(Modeling code records)
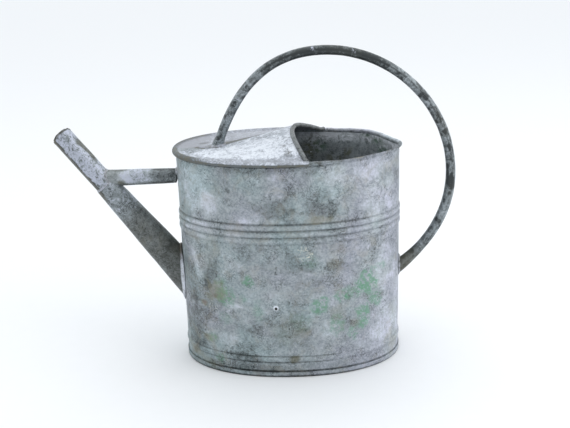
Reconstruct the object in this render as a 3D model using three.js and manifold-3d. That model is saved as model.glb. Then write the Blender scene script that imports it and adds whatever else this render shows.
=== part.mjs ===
// Oval watering can, made by hand from galvanised sheet steel and soft-soldered.
// Millimetres, +Z up. The spout points to -X and the handle's back to +X. The near side is -Y.
// Pieces are placed from the middle of the oval body, and the whole is shifted at the end so that its
// origin lies under the middle of its overall box.

import * as THREE from 'three';
import { mergeVertices } from 'three/addons/utils/BufferGeometryUtils.js';
import Module from 'manifold-3d';

const wasm = await Module();
wasm.setup();

// Sheet, wire and clearance
const sheet = 0.7;
const gap = 0.3;
const rimWire = 2.5;
const mouthWire = 3;
const mouthWireSlack = 0.5;

// Body: an oval tube with a rolled rim
const bodyLength = 270;
const bodyWidth = 172;
const bodyHeight = 266;
const ovalFullness = 2.13;
const rimOut = 0.9;
const rimNeck = 7;

// Pressed ribs and the bead near the foot
const ribCount = 3;
const ribPitch = 8.1;
const ribRise = 1.3;
const ribsBottom = 169.9;
const beadBottom = 19.6;
const beadWidth = 7;
const beadRise = 1.2;

// Recessed bottom, folded up round the wall
const bottomHeight = 7;
const chimeHeight = 7;

// Half cover with a ridge
const hoodSink = 2.3;
const hoodMoat = 6;
const ridgeStart = -85;
const ridgeRise = 20.5;
const ridgeSharpness = 1.05;
const mouthRoundnessNear = 1.9;
const mouthRoundnessFar = 1.15;
const mouthMiddle = 7;
const mouthSkew = -20;
const mouthCurve = 0.0043;
const mouthWireLift = 0.8;

// Handle: one tube in the middle plane
const handleTube = 11.6;
const handleSheet = 0.8;
const handleFoot = -85;
const handleFootLean = 19;
const crownAhead = 46;
const crownRise = 114;
const backReach = 62.7;
const backHeight = 225.8;
const handleRootHeight = 107.3;
const handleRootRise = 39;
const footPull = 64;
const crownPullFront = 75;
const crownPullBack = 81;
const backPullUp = 85;
const backPullDown = 60;
const rootPull = 32.5;
const frontFlare = 1.35;
const frontFlareLength = 14;
const rearFlare = 1.42;
const rearFlareLength = 38;

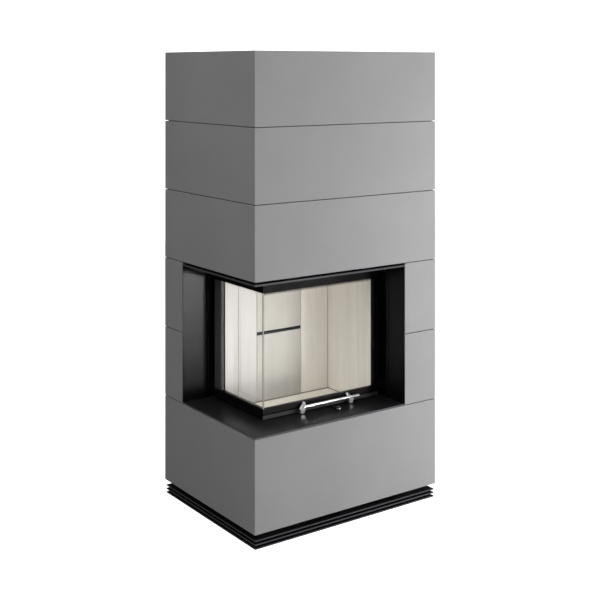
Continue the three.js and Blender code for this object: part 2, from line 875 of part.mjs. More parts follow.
// Flat lever: under the door, down in front of the firebox and back to the shutter.
const leverBottom = sillTop + seat
const leverTop = leverBottom + leverThickness
const leverFront = doorFront - leverReach
const leverDrop = sillEdgeFront + (bodyFront - sillEdgeFront - leverThickness) / 2
const leverLeft = leverPlace - leverWidth / 2
const leverRight = leverPlace + leverWidth / 2
add(
  'air_lever',
  join(
    box(leverLeft, leverRight, leverFront, leverDrop + leverThickness, leverBottom, leverTop),
    box(leverLeft, leverRight, leverDrop, leverDrop + leverThickness, shutterBottom, leverTop),
    box(leverLeft, leverRight, leverDrop, shutterFront - seat, shutterBottom, shutterTop),
  ),
  polishedSteel,
)
const knobY = leverFront + leverWidth / 2
const knobBottom = leverTop + seat
const knobRadius = knobDiameter / 2
const knobProfile = [
  [0, 0], [knobRadius - knobEdge, 0], [knobRadius, knobEdge], [knobRadius, knobHeight / 2 - knobGroove / 2],
  [knobRadius - knobGroove, knobHeight / 2], [knobRadius, knobHeight / 2 + knobGroove / 2],
  [knobRadius, knobHeight - knobEdge], [knobRadius - knobEdge, knobHeight], [0, knobHeight],
]
const knob = new THREE.LatheGeometry(outline(knobProfile), 32)
knob.rotateX(Math.PI / 2)
knob.translate(leverPlace, knobY, knobBottom)
add('air_lever_knob', knob, polishedSteel)

// ---------------------------------------------------------------- door frame and panes

const paneNear = lipThickness + glassPlay
const paneFar = paneNear + glassThickness
const rebateFar = paneFar + glassPlay

// L-shaped rail with a rebate that takes the panes' edge; `up` is 1 for a rebate in its upper side.
function rail(z0, z1, up) {
  const foot = up > 0 ? z1 - rebateDepth : z0 + rebateDepth
  const solidPart = up > 0 ? [z0, foot] : [foot, z1]
  const rebatePart = up > 0 ? [foot - 0.01, z1] : [z0, foot + 0.01]
  return join(
    cornerBand(0, doorDepth, ...solidPart),
    cornerBand(0, lipThickness, ...rebatePart),
    cornerBand(rebateFar, doorDepth, ...rebatePart),
  )
}
const lipTop = doorBottom + lipHeight
add(
  'door_rail_bottom',
  cut(
    join(
      rail(doorBottom, glassBottom, 1),
      cornerBand(-lipReach, doorDepth / 2, doorBottom, lipTop, { chamfer: lipChamfer }),
    ),
    cornerBand(-lipReach, lipGrooveDepth, lipTop, lipTop + lipGroove, {
      right: doorRight + 1,
      back: doorBack + 1,
    }),
  ),
  blackInside,
)
add('door_rail_top', rail(glassTop, doorTop, -1), blackInside)

const stileBottom = glassBottom + seat
const stileTop = glassTop - seat
const frontStileStart = doorRight - frontStileWidth
const sideStileStart = doorBack - sideStileWidth
add(
  'door_stile_front',
  prism(
    [
      [frontStileStart, doorFront], [doorRight, doorFront], [doorRight, doorInnerFront],
      [frontStileStart, doorInnerFront], [frontStileStart, doorFront + rebateFar],
      [frontStileStart + rebateDepth, doorFront + rebateFar],
      [frontStileStart + rebateDepth, doorFront + lipThickness], [frontStileStart, doorFront + lipThickness],
    ],
    stileBottom, stileTop,
  ),
  blackSteel,
)
add(
  'door_stile_side',
  prism(
    [
      [doorLeft, sideStileStart], [doorLeft + lipThickness, sideStileStart],
      [doorLeft + lipThickness, sideStileStart + rebateDepth],
      [doorLeft + rebateFar, sideStileStart + rebateDepth], [doorLeft + rebateFar, sideStileStart],
      [doorInnerLeft, sideStileStart], [doorInnerLeft, doorBack], [doorLeft, doorBack],
    ],
    stileBottom, stileTop,
  ),
  blackSteel,
)

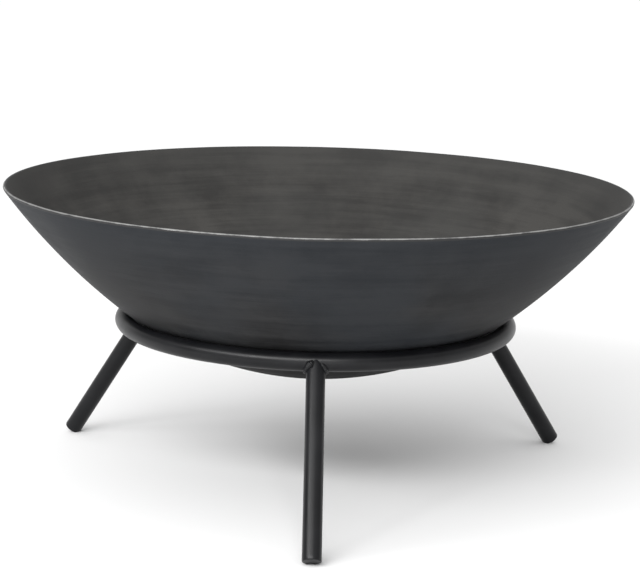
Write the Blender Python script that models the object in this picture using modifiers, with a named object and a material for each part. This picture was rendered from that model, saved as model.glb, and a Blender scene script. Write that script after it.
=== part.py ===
"""Fire pit with grate: a shallow steel fire bowl, a three-legged ring stand and a lift-out grate.

Metres, +Z up. The origin is on the ground, on the bowl's axis. One leg points to -Y.
"""

from math import acos, asin, cos, hypot, pi, radians, sin, sqrt

import bmesh
import bpy

# Driving dimensions, in metres
RIM_RADIUS = 0.2794  # a 22 in bowl
OVERALL_HEIGHT = 0.2663
GAP = 0.0003  # left between pieces that touch

BOWL_WALL = 0.003
BASE_ARC_RADIUS = 0.287  # outer surface, from the base to the change of curve
WALL_ARC_RADIUS = 0.563  # outer surface, from there to the rim: a flatter curve
ARC_CHANGE_RADIUS = 0.180  # how far out the two curves meet
BASE_FLAT_RADIUS = 0.045
BASE_ARC_STEPS = 8
WALL_ARC_STEPS = 5
LIP_STEPS = 4

BAR_RADIUS = 0.008  # 16 mm round bar, ring and legs
RING_RADIUS = 0.1724  # to the middle of the bar
LEG_TILT = radians(34.4)  # away from vertical
LEG_AZIMUTHS = {"front": radians(-90), "right": radians(30), "left": radians(150)}
FOOT_TRIM = 0.001  # ground off the foot's lowest edge, so that it stands flat
FOOT_ROUNDING = 0.0007
BAR_SIDES = 24

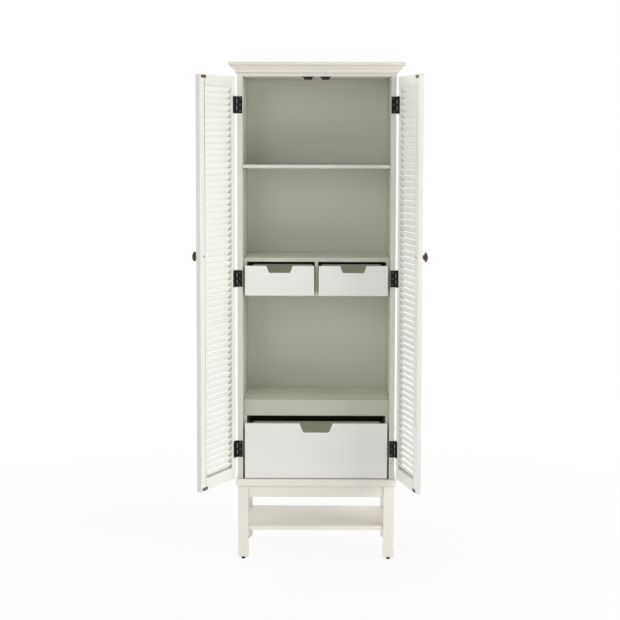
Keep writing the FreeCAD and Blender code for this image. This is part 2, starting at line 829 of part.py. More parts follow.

- **Direction**:
Everything from the first line of the data through the line containing "wasm.setup();" should be echoed exactly. Add nothing.

- **Task answer**:
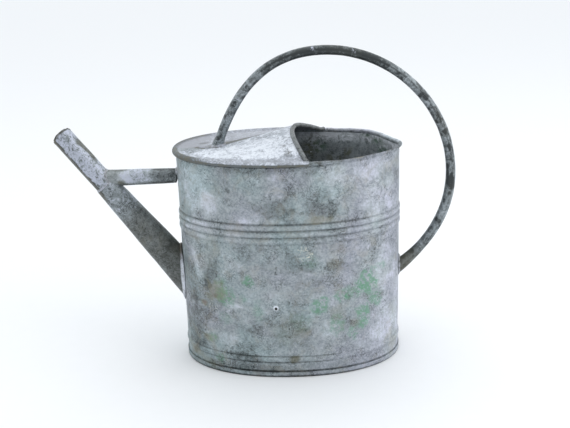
Reconstruct the object in this render as a 3D model using three.js and manifold-3d. That model is saved as model.glb. Then write the Blender scene script that imports it and adds whatever else this render shows.
=== part.mjs ===
// Oval watering can, made by hand from galvanised sheet steel and soft-soldered.
// Millimetres, +Z up. The spout points to -X and the handle's back to +X. The near side is -Y.
// Pieces are placed from the middle of the oval body, and the whole is shifted at the end so that its
// origin lies under the middle of its overall box.

import * as THREE from 'three';
import { mergeVertices } from 'three/addons/utils/BufferGeometryUtils.js';
import Module from 'manifold-3d';

const wasm = await Module();
wasm.setup();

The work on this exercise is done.